- _What to work on_
Repeat the entire listing exactly.

==== Given material

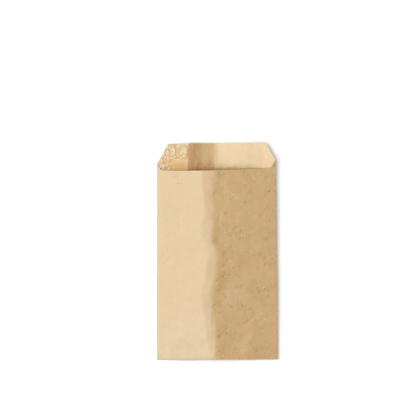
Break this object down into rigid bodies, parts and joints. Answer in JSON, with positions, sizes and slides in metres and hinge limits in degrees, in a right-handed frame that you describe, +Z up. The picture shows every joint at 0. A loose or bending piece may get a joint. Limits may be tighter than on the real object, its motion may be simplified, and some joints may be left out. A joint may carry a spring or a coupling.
{
  "type": "paper flap bag",
  "caption": "Small flat paper bag with a glued lengthwise seam, a turned-up glued bottom and a short flap with cut corners above its open mouth.",
  "frame": {"origin": "centre of the bounding box's bottom face, on the table that the bag lies on", "axes": "+Z up from the table, +Y from the bottom fold towards the flap, +X across the bag, to the right when the flap points away"},
  "size_m": [0.0702, 0.1262, 0.0063],
  "materials": {
    "kraft_paper": "matte, faintly glazed"
  },
  "bodies": {
    "root": {"paper_bag": "kraft_paper"}
  },
  "joints": []
}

========

- _Final result_
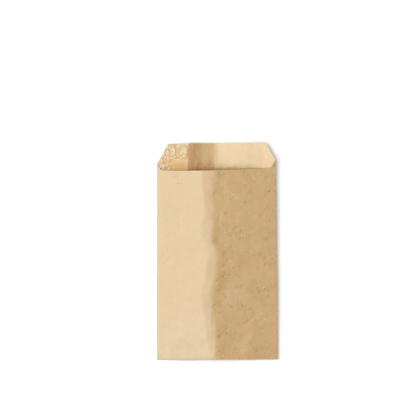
Break this object down into rigid bodies, parts and joints. Answer in JSON, with positions, sizes and slides in metres and hinge limits in degrees, in a right-handed frame that you describe, +Z up. The picture shows every joint at 0. A loose or bending piece may get a joint. Limits may be tighter than on the real object, its motion may be simplified, and some joints may be left out. A joint may carry a spring or a coupling.
{
  "type": "paper flap bag",
  "caption": "Small flat paper bag with a glued lengthwise seam, a turned-up glued bottom and a short flap with cut corners above its open mouth.",
  "frame": {"origin": "centre of the bounding box's bottom face, on the table that the bag lies on", "axes": "+Z up from the table, +Y from the bottom fold towards the flap, +X across the bag, to the right when the flap points away"},
  "size_m": [0.0702, 0.1262, 0.0063],
  "materials": {
    "kraft_paper": "matte, faintly glazed"
  },
  "bodies": {
    "root": {"paper_bag": "kraft_paper"}
  },
  "joints": []
}